**PROBLEM DESCRIPTION**: Exactly the lines from the one with "What FreeCAD Python" to the one with "PANEL_RING_HOLE = 1.5", both included, are to be printed again; leave out the rest.

(Entries taken from a collection)
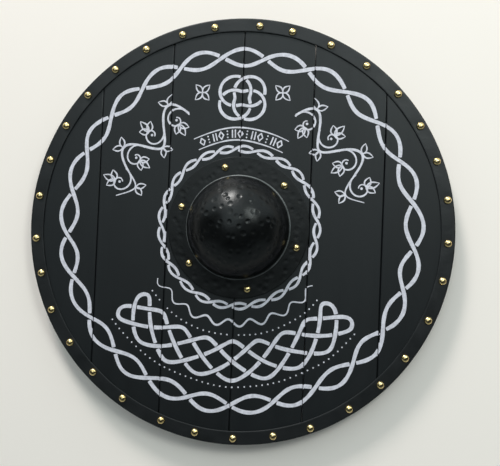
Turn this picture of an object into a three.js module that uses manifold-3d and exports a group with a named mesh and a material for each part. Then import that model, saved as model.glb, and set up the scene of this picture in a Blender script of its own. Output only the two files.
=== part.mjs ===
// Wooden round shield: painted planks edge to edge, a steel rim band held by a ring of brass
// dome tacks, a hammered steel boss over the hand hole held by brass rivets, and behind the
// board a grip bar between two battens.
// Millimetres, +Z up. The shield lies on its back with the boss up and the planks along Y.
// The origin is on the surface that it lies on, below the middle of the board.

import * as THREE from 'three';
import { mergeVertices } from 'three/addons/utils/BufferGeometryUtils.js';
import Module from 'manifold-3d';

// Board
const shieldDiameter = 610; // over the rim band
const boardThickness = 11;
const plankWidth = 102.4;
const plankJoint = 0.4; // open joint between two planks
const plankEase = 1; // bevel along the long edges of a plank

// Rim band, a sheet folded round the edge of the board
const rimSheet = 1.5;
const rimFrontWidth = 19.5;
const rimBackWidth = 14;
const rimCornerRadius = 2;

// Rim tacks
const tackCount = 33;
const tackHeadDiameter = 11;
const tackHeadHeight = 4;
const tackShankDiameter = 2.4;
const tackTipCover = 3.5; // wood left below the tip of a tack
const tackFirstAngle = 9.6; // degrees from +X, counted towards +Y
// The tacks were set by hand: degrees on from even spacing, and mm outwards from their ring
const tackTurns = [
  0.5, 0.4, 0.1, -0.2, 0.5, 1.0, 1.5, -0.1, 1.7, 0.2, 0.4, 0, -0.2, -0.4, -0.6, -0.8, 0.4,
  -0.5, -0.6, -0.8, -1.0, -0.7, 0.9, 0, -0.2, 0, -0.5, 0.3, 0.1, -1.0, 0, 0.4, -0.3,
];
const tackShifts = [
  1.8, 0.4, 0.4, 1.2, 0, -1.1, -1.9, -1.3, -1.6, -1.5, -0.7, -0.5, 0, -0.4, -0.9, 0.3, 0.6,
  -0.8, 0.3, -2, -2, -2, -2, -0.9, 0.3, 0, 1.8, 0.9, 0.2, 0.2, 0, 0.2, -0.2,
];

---

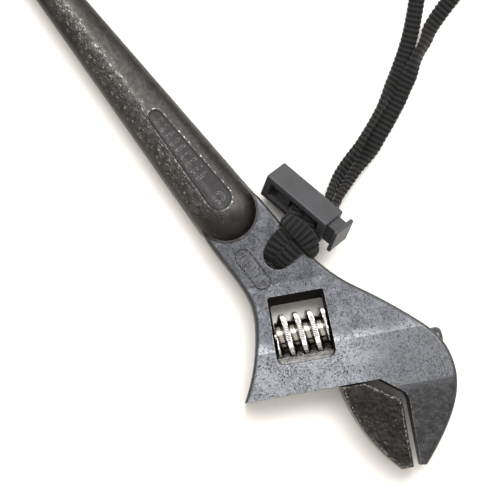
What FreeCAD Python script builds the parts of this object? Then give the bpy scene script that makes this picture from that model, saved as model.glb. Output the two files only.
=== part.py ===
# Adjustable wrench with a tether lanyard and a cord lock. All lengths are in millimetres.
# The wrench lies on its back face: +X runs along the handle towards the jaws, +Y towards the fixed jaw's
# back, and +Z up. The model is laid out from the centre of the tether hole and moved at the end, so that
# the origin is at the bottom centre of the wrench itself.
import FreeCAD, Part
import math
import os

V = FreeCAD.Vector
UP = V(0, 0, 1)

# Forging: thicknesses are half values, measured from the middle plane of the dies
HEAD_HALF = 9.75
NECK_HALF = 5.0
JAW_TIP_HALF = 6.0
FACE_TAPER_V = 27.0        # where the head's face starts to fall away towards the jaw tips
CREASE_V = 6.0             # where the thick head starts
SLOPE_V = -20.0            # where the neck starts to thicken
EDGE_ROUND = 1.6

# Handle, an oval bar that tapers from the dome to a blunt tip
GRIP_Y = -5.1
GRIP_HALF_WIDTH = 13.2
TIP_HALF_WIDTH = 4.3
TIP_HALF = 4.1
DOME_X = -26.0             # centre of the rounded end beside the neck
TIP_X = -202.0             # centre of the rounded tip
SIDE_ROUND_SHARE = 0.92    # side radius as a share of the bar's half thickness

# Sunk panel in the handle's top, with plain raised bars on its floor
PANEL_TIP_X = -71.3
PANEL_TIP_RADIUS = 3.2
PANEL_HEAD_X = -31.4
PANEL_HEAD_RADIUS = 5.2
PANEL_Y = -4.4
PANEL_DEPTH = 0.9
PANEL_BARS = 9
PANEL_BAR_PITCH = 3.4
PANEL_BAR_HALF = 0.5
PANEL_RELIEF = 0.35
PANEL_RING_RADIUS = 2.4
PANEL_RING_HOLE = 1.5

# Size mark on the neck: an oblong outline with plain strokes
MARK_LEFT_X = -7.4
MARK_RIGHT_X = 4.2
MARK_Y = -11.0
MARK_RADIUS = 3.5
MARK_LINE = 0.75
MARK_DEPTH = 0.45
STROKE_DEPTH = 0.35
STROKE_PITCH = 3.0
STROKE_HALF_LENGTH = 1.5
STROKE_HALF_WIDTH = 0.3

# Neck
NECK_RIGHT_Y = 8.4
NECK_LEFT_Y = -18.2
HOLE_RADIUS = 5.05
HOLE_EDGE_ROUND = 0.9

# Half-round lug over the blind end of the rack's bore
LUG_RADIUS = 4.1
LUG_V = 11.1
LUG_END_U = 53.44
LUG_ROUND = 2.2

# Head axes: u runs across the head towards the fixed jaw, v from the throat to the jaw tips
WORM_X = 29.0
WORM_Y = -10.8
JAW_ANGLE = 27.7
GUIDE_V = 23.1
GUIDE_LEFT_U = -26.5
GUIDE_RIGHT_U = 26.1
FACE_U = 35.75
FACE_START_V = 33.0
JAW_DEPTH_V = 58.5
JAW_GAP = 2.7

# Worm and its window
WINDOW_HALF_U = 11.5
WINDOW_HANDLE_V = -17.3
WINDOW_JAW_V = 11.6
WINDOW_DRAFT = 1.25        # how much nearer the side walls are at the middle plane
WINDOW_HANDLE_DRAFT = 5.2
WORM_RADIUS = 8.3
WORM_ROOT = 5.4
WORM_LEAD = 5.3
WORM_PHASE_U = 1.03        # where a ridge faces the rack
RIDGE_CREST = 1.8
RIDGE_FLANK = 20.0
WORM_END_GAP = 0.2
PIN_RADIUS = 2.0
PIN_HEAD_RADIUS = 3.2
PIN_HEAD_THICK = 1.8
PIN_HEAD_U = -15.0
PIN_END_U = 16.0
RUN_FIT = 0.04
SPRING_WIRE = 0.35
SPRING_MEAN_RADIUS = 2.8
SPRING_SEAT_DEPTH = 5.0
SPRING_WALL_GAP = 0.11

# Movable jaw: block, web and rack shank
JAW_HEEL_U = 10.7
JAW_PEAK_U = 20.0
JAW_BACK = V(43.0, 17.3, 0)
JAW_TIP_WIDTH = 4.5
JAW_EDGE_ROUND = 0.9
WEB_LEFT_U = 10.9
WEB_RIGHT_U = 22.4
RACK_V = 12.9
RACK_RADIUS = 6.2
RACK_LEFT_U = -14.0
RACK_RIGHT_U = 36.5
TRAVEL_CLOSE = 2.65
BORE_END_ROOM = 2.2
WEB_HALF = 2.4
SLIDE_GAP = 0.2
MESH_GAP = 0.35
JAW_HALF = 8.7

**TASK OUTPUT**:
What FreeCAD Python script builds the parts of this object? Then give the bpy scene script that makes this picture from that model, saved as model.glb. Output the two files only.
=== part.py ===
# Adjustable wrench with a tether lanyard and a cord lock. All lengths are in millimetres.
# The wrench lies on its back face: +X runs along the handle towards the jaws, +Y towards the fixed jaw's
# back, and +Z up. The model is laid out from the centre of the tether hole and moved at the end, so that
# the origin is at the bottom centre of the wrench itself.
import FreeCAD, Part
import math
import os

V = FreeCAD.Vector
UP = V(0, 0, 1)

# Forging: thicknesses are half values, measured from the middle plane of the dies
HEAD_HALF = 9.75
NECK_HALF = 5.0
JAW_TIP_HALF = 6.0
FACE_TAPER_V = 27.0        # where the head's face starts to fall away towards the jaw tips
CREASE_V = 6.0             # where the thick head starts
SLOPE_V = -20.0            # where the neck starts to thicken
EDGE_ROUND = 1.6

# Handle, an oval bar that tapers from the dome to a blunt tip
GRIP_Y = -5.1
GRIP_HALF_WIDTH = 13.2
TIP_HALF_WIDTH = 4.3
TIP_HALF = 4.1
DOME_X = -26.0             # centre of the rounded end beside the neck
TIP_X = -202.0             # centre of the rounded tip
SIDE_ROUND_SHARE = 0.92    # side radius as a share of the bar's half thickness

# Sunk panel in the handle's top, with plain raised bars on its floor
PANEL_TIP_X = -71.3
PANEL_TIP_RADIUS = 3.2
PANEL_HEAD_X = -31.4
PANEL_HEAD_RADIUS = 5.2
PANEL_Y = -4.4
PANEL_DEPTH = 0.9
PANEL_BARS = 9
PANEL_BAR_PITCH = 3.4
PANEL_BAR_HALF = 0.5
PANEL_RELIEF = 0.35
PANEL_RING_RADIUS = 2.4
PANEL_RING_HOLE = 1.5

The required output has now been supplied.